Collaborating to tackle quality
The Quality Tracker is a welcome and timely contribution to one of the most pressing issues of our day: quality.
The Quality Tracker is a welcome and timely contribution to one of the most pressing issues of our day: quality. While our profession is often spectacularly successful – and we have the world-wide reputation to prove it – there are also still far too many instances where, for complex reasons, things go wrong.
This joint initiative by RIBA, RICS and the CIOB emerged in 2017, and the final output – the Quality Tracker – was launched towards the end of 2018. It’s got huge potential, and if the whole industry was to embrace it, we could help to prevent the persistent headline-grabbing reports on quality failures such as the Edinburgh Schools Inquiry and the Grenfell Tower fire.
So how did it come about? In 2016 the RIBA Client Liaison Group conducted a ‘Working with Architects’ survey – the first of its kind in our profession. Over 1,000 clients responded with their thoughts on architects. By and large, we were painted in a reasonably good light, but the survey revealed contractor-clients were significantly less satisfied with architect's services than any other client type – the least successful architect-client relationships were in design and build procurement routes.
It seemed very likely that these relationships could be contributing to poorer quality buildings.
After the survey results were in, the RIBA Client Liaison Group partnered with the CIOB to set up a Working Group with the long-overdue objective of improving the relationship between contractor-clients and architects and addressing the causes of this friction.

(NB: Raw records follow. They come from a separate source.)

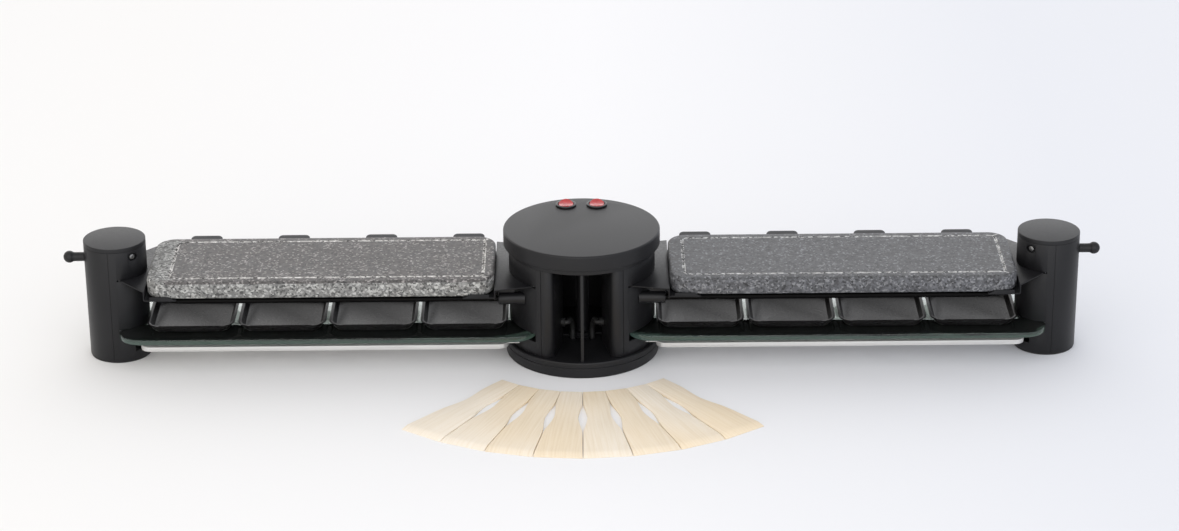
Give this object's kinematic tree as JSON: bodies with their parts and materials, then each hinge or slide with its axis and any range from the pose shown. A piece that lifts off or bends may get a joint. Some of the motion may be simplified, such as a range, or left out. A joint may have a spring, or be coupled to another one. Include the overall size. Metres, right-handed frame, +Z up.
{
  "type": "raclette grill",
  "caption": "Raclette grill: round switch hub with swivelling wings, each holding a granite cooking stone, a heater, pans on a glass shelf and an end post, with wooden spatulas.",
  "frame": {"origin": "on the table under the middle of the hub, on the axis that both wings swivel about", "axes": "+X along the right wing, +Y towards the pan handles and switches, +Z up"},
  "size_m": [1.14, 0.4309, 0.1488],
  "materials": {
    "satin_black_plastic": "satin",
    "black_rubber": "matt",
    "red_clear_plastic": "gloss, tinted and clear",
    "black_painted_steel": "satin paint",
    "heater_steel": "dulled by heat",
    "clear_glass": "clear, greenish at the edge",
    "bright_aluminium": "bright rolled sheet",
    "grey_cable_sheath": "matt",
    "honed_granite": "honed",
    "non_stick_coating": "smooth non-stick coating",
    "black_handle_plastic": "matt",
    "pale_beech": "planed, untreated"
  },
  "bodies": {
    "hub": {"base_tub": "satin_black_plastic", "hub_frame": "satin_black_plastic", "lid": "satin_black_plastic", "cord_gland": "black_rubber", "switch_bezel_left": "satin_black_plastic", "switch_bezel_right": "satin_black_plastic"},
    "switch_left": {"rocker_left": "red_clear_plastic"},
    "switch_right": {"rocker_right": "red_clear_plastic"},
    "wing_left": {"hub_housing_left": "satin_black_plastic", "housing_cover_left": "satin_black_plastic", "inner_bracket_left": "black_painted_steel", "outer_bracket_left": "black_painted_steel", "heater_left": "heater_steel", "glass_shelf_left": "clear_glass", "reflector_tray_left": "bright_aluminium", "post_inner_shell_left": "satin_black_plastic", "post_outer_shell_left": "satin_black_plastic", "post_cap_left": "satin_black_plastic", "post_foot_left": "black_rubber", "post_knob_left": "satin_black_plastic", "cable_left": "grey_cable_sheath"},
    "wing_right": {"hub_housing_right": "satin_black_plastic", "housing_cover_right": "satin_black_plastic", "inner_bracket_right": "black_painted_steel", "outer_bracket_right": "black_painted_steel", "heater_right": "heater_steel", "glass_shelf_right": "clear_glass", "reflector_tray_right": "bright_aluminium", "post_inner_shell_right": "satin_black_plastic", "post_outer_shell_right": "satin_black_plastic", "post_cap_right": "satin_black_plastic", "post_foot_right": "black_rubber", "post_knob_right": "satin_black_plastic", "cable_right": "grey_cable_sheath"},
    "loose_stone_left": {"stone_left": "honed_granite"},
    "loose_stone_right": {"stone_right": "honed_granite"},
    "loose_pan_left_1": {"pan_left_1": "non_stick_coating", "pan_handle_left_1": "black_handle_plastic"},
    "loose_pan_left_2": {"pan_left_2": "non_stick_coating", "pan_handle_left_2": "black_handle_plastic"},
    "loose_pan_left_3": {"pan_left_3": "non_stick_coating", "pan_handle_left_3": "black_handle_plastic"},
    "loose_pan_left_4": {"pan_left_4": "non_stick_coating", "pan_handle_left_4": "black_handle_plastic"},
    "loose_pan_right_1": {"pan_right_1": "non_stick_coating", "pan_handle_right_1": "black_handle_plastic"},
    "loose_pan_right_2": {"pan_right_2": "non_stick_coating", "pan_handle_right_2": "black_handle_plastic"},
    "loose_pan_right_3": {"pan_right_3": "non_stick_coating", "pan_handle_right_3": "black_handle_plastic"},
    "loose_pan_right_4": {"pan_right_4": "non_stick_coating", "pan_handle_right_4": "black_handle_plastic"},
    "loose_spatula_1": {"spatula_1": "pale_beech"},
    "loose_spatula_2": {"spatula_2": "pale_beech"},
    "loose_spatula_3": {"spatula_3": "pale_beech"},
    "loose_spatula_4": {"spatula_4": "pale_beech"},
    "loose_spatula_5": {"spatula_5": "pale_beech"},
    "loose_spatula_6": {"spatula_6": "pale_beech"},
    "loose_spatula_7": {"spatula_7": "pale_beech"},
    "loose_spatula_8": {"spatula_8": "pale_beech"}
  },
  "joints": [
    {"name": "wing_left_swivel", "type": "hinge", "parent": "hub", "child": "wing_left", "pos_m": [0, 0, 0], "axis": [0, 0, 1], "range_deg": [0, 20]},
    {"name": "wing_right_swivel", "type": "hinge", "parent": "hub", "child": "wing_right", "pos_m": [0, 0, 0], "axis": [0, 0, -1], "range_deg": [0, 20]},
    {"name": "switch_left_tip", "type": "hinge", "parent": "hub", "child": "switch_left", "pos_m": [-0.0172, 0.0638, 0.1452], "axis": [-1, 0, 0], "range_deg": [0, 14]},
    {"name": "switch_right_tip", "type": "hinge", "parent": "hub", "child": "switch_right", "pos_m": [0.0172, 0.0638, 0.1452], "axis": [-1, 0, 0], "range_deg": [0, 14]},
    {"name": "stone_left_lift", "type": "slide", "parent": "wing_left", "child": "loose_stone_left", "axis": [0, 0, 1], "range_m": [0, 0.12]},
    {"name": "stone_right_lift", "type": "slide", "parent": "wing_right", "child": "loose_stone_right", "axis": [0, 0, 1], "range_m": [0, 0.12]},
    {"name": "pan_left_1_slide", "type": "slide", "parent": "wing_left", "child": "loose_pan_left_1", "axis": [0, 1, 0], "range_m": [0, 0.15]},
    {"name": "pan_left_2_slide", "type": "slide", "parent": "wing_left", "child": "loose_pan_left_2", "axis": [0, 1, 0], "range_m": [0, 0.15]},
    {"name": "pan_left_3_slide", "type": "slide", "parent": "wing_left", "child": "loose_pan_left_3", "axis": [0, 1, 0], "range_m": [0, 0.15]},
    {"name": "pan_left_4_slide", "type": "slide", "parent": "wing_left", "child": "loose_pan_left_4", "axis": [0, 1, 0], "range_m": [0, 0.15]},
    {"name": "pan_right_1_slide", "type": "slide", "parent": "wing_right", "child": "loose_pan_right_1", "axis": [0, 1, 0], "range_m": [0, 0.15]},
    {"name": "pan_right_2_slide", "type": "slide", "parent": "wing_right", "child": "loose_pan_right_2", "axis": [0, 1, 0], "range_m": [0, 0.15]},
    {"name": "pan_right_3_slide", "type": "slide", "parent": "wing_right", "child": "loose_pan_right_3", "axis": [0, 1, 0], "range_m": [0, 0.15]},
    {"name": "pan_right_4_slide", "type": "slide", "parent": "wing_right", "child": "loose_pan_right_4", "axis": [0, 1, 0], "range_m": [0, 0.15]},
    {"name": "spatula_1_lift", "type": "slide", "parent": "hub", "child": "loose_spatula_1", "axis": [0, 0, 1], "range_m": [0, 0.12]},
    {"name": "spatula_2_lift", "type": "slide", "parent": "hub", "child": "loose_spatula_2", "axis": [0, 0, 1], "range_m": [0, 0.12]},
    {"name": "spatula_3_lift", "type": "slide", "parent": "hub", "child": "loose_spatula_3", "axis": [0, 0, 1], "range_m": [0, 0.12]},
    {"name": "spatula_4_lift", "type": "slide", "parent": "hub", "child": "loose_spatula_4", "axis": [0, 0, 1], "range_m": [0, 0.12]},
    {"name": "spatula_5_lift", "type": "slide", "parent": "hub", "child": "loose_spatula_5", "axis": [0, 0, 1], "range_m": [0, 0.12]},
    {"name": "spatula_6_lift", "type": "slide", "parent": "hub", "child": "loose_spatula_6", "axis": [0, 0, 1], "range_m": [0, 0.12]},
    {"name": "spatula_7_lift", "type": "slide", "parent": "hub", "child": "loose_spatula_7", "axis": [0, 0, 1], "range_m": [0, 0.12]},
    {"name": "spatula_8_lift", "type": "slide", "parent": "hub", "child": "loose_spatula_8", "axis": [0, 0, 1], "range_m": [0, 0.12]}
  ]
}
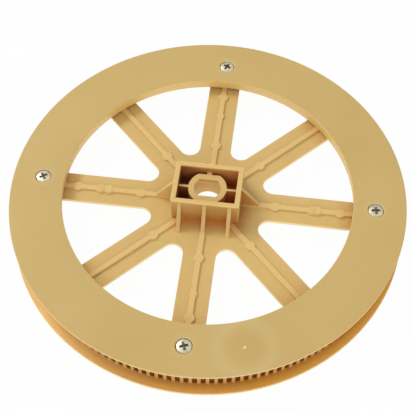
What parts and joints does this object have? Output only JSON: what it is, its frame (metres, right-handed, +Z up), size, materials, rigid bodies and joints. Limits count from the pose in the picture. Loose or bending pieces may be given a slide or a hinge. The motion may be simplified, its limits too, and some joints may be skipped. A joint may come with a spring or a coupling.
{
  "type": "gear wheel",
  "caption": "moulded plastic toothed wheel with spokes, a rectangular hub box round a shaft collar, and a screwed-on ring plate as its upper flange",
  "frame": {"origin": "the middle of the lower flange's underside, on the bore's axis, at the part's lowest level", "axes": "+Z up along the bore from the lower flange to the hub, +X along the hub box's long side and along one spoke, +Y along its short side"},
  "size_m": [0.247, 0.247, 0.0336],
  "materials": {
    "wheel_plastic": "moulded orange-tan plastic with a soft sheen",
    "plate_plastic": "moulded tan plastic, a little duller than the wheel",
    "screw_steel": "bright plated steel"
  },
  "bodies": {
    "root": {"toothed_wheel": "wheel_plastic", "ring_plate": "plate_plastic", "ring_screws": "screw_steel"}
  },
  "joints": []
}
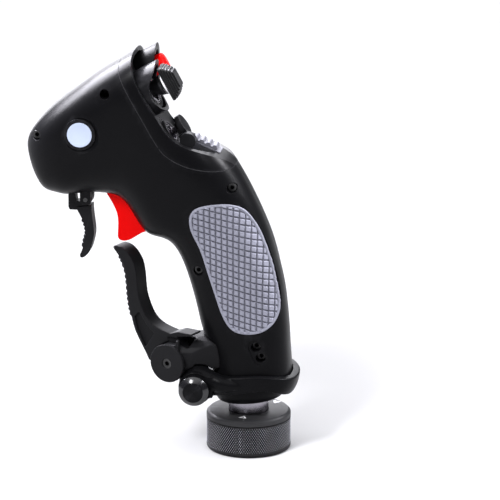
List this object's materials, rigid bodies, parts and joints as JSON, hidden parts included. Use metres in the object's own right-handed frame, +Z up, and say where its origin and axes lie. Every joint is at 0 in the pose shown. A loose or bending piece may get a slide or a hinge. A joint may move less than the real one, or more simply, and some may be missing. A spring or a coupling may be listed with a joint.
{
  "type": "flight joystick",
  "caption": "Flight joystick grip: a leaning pistol handle with textured pads, triggers, a brake lever, a hand rest and thumb controls on a quick-release ring nut.",
  "frame": {"origin": "on the ring nut's thread axis, at its bottom face", "axes": "+Z up along the thread axis, +X towards the pilot, -Y towards the pilot's left hand"},
  "size_m": [0.1445, 0.0616, 0.2162],
  "materials": {
    "black_plastic": "satin moulded",
    "lever_plastic": "semi-gloss moulded",
    "pad_rubber": "matt, pyramid texture",
    "red_plastic": "semi-gloss",
    "white_plastic": "semi-gloss",
    "pale_button": "satin",
    "grey_plastic": "satin",
    "dark_metal": "black anodised",
    "polished_metal": "polished",
    "screw_steel": "blackened",
    "contact_brass": "plated",
    "inner_plastic": "plain",
    "circuit_board": "solder mask",
    "wire_sheath": "sheathed"
  },
  "bodies": {
    "grip": {"neck_post": "polished_metal", "connector_body": "inner_plastic", "connector_pins": "contact_brass", "base_dome": "black_plastic", "clamp_lug": "black_plastic", "left_shell": "black_plastic", "right_shell": "black_plastic", "left_pad": "pad_rubber", "right_pad": "pad_rubber", "shell_screws": "screw_steel", "base_screws": "screw_steel", "thumb_panel": "black_plastic", "hat_shroud": "black_plastic", "hat_switch_body": "inner_plastic", "button_shroud": "black_plastic", "red_button_switch": "inner_plastic", "stick_base": "inner_plastic", "slider_track": "grey_plastic", "slider_switch": "inner_plastic", "side_button_bezel": "black_plastic", "side_button_switch": "inner_plastic", "trigger_pin": "polished_metal", "trigger_spring": "screw_steel", "trigger_switch": "inner_plastic", "flip_bracket": "lever_plastic", "flip_pin": "polished_metal", "flip_switch": "inner_plastic", "lever_bracket": "lever_plastic", "hinge_pin": "polished_metal", "hinge_caps": "lever_plastic", "hinge_screws": "screw_steel", "brake_spring": "screw_steel", "sensor_board": "circuit_board", "handle_board": "circuit_board", "head_board": "circuit_board", "wiring_loom": "wire_sheath"},
    "ring": {"ring_nut": "dark_metal"},
    "rest": {"hand_rest": "black_plastic", "clamp_nut": "dark_metal"},
    "knob": {"clamp_knob": "dark_metal", "clamp_bolt": "polished_metal"},
    "trigger": {"trigger": "red_plastic"},
    "flip": {"flip_trigger": "lever_plastic"},
    "lever": {"brake_lever": "lever_plastic", "lever_pad": "pad_rubber", "sensor_magnet": "screw_steel"},
    "side_button": {"side_button": "pale_button"},
    "red_button": {"red_button": "red_plastic"},
    "hat_ring": {"hat_gimbal_ring": "polished_metal"},
    "hat_stem": {"hat_stem": "lever_plastic"},
    "hat_cap": {"hat_cap": "lever_plastic", "hat_disc": "white_plastic"},
    "stick_ring": {"stick_gimbal_ring": "polished_metal"},
    "stick": {"stick_stem": "polished_metal", "stick_cap": "lever_plastic"},
    "slider": {"thumb_slider": "grey_plastic"}
  },
  "joints": [
    {"name": "ring_turn", "type": "hinge", "parent": "grip", "child": "ring", "pos_m": [0, 0, 0], "axis": [0, 0, 1], "continuous": true},
    {"name": "rest_tilt", "type": "hinge", "parent": "grip", "child": "rest", "pos_m": [-0.0253, 0, 0.0384], "axis": [0, 1, 0], "range_deg": [0, 6]},
    {"name": "knob_turn", "type": "hinge", "parent": "rest", "child": "knob", "pos_m": [-0.0253, 0, 0.0384], "axis": [0, -1, 0], "continuous": true},
    {"name": "trigger_pull", "type": "hinge", "parent": "grip", "child": "trigger", "pos_m": [-0.0635, 0, 0.1425], "axis": [0, -1, 0], "range_deg": [0, 8], "stiffness_Nm_per_rad": 0.4, "springref_deg": -11.46},
    {"name": "flip_turn", "type": "hinge", "parent": "grip", "child": "flip", "pos_m": [-0.0862, 0, 0.1343], "axis": [0, 1, 0], "range_deg": [-4, 60]},
    {"name": "brake_pull", "type": "hinge", "parent": "grip", "child": "lever", "pos_m": [-0.0363, -0.0113, 0.0507], "axis": [0.4067, 0.9135, 0], "range_deg": [0, 7], "stiffness_Nm_per_rad": 1.2, "springref_deg": -11.46},
    {"name": "side_button_press", "type": "slide", "parent": "grip", "child": "side_button", "axis": [0, 1, 0], "range_m": [0, 0.0015], "stiffness_N_per_m": 600, "springref_m": -0.001},
    {"name": "red_button_press", "type": "slide", "parent": "grip", "child": "red_button", "axis": [-0.8796, 0, -0.4756], "range_m": [0, 0.002], "stiffness_N_per_m": 500, "springref_m": -0.001},
    {"name": "hat_tilt_fore", "type": "hinge", "parent": "grip", "child": "hat_ring", "pos_m": [-0.05016, -0.0098, 0.19563], "axis": [0, 1, 0], "range_deg": [-4, 4], "stiffness_Nm_per_rad": 0.2},
    {"name": "hat_tilt_side", "type": "hinge", "parent": "hat_ring", "child": "hat_stem", "pos_m": [-0.05016, -0.0098, 0.19563], "axis": [-0.4756, 0, 0.8796], "range_deg": [-4, 4], "stiffness_Nm_per_rad": 0.2},
    {"name": "hat_push", "type": "slide", "parent": "hat_stem", "child": "hat_cap", "axis": [-0.8796, 0, -0.4756], "range_m": [0, 0.0008], "stiffness_N_per_m": 800, "springref_m": -0.0008},
    {"name": "stick_tilt_fore", "type": "hinge", "parent": "grip", "child": "stick_ring", "pos_m": [-0.04156, 0, 0.17053], "axis": [0, 1, 0], "range_deg": [-8, 8], "stiffness_Nm_per_rad": 0.05},
    {"name": "stick_tilt_side", "type": "hinge", "parent": "stick_ring", "child": "stick", "pos_m": [-0.04156, 0, 0.17053], "axis": [-0.5736, 0, 0.8192], "range_deg": [-8, 8], "stiffness_Nm_per_rad": 0.05},
    {"name": "slider_slide", "type": "slide", "parent": "grip", "child": "slider", "axis": [0.9239, 0, -0.3827], "range_m": [0, 0.002]}
  ]
}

No client, developer, investor, architect, engineer, cost consultant, contractor or subcontractor actually wants to build a poor-quality building. The fact that it happens, however, means that we need to find a way to improve collaboration between our respective professions to let quality flourish.
The Tracker sets up a formal ‘chain of custody for quality’ aligned to the RIBA Plan of Work, enabling all prospective and current members of the project team to better understand their risks. This improves collaboration, increases transparency, and averts disputes as project teams grow and change.
The accompanying guide begins by offering a nuanced definition of quality and analysing the dynamics that influence it over the course of a project. It reframes the issue, allowing us properly to anticipate the known unknowns, acknowledge the potential for unknown unknowns, and honestly assess their impact on the quality plan as we go.
We want a common understanding of the quality goals at all stages. We want to facilitate tender pricing certainty and ensure design and specification are appropriately aligned to the desired end value. We want to communicate clearly how early decisions impact future quality. Ultimately, we want quality trade-offs to be openly and regularly disclosed all the way through to end users, closing the loop back to the project originator.
This is a significant cross-industry initiative which will enable clients and construction industry professionals to achieve better long-term building quality. If we can encourage our industry to adopt our new Quality Tracker tool we can and will build better quality buildings which, in turn, will lead to improved human health, safety and wellbeing, and boost our industry’s reputation. Once and for all, let’s build in quality.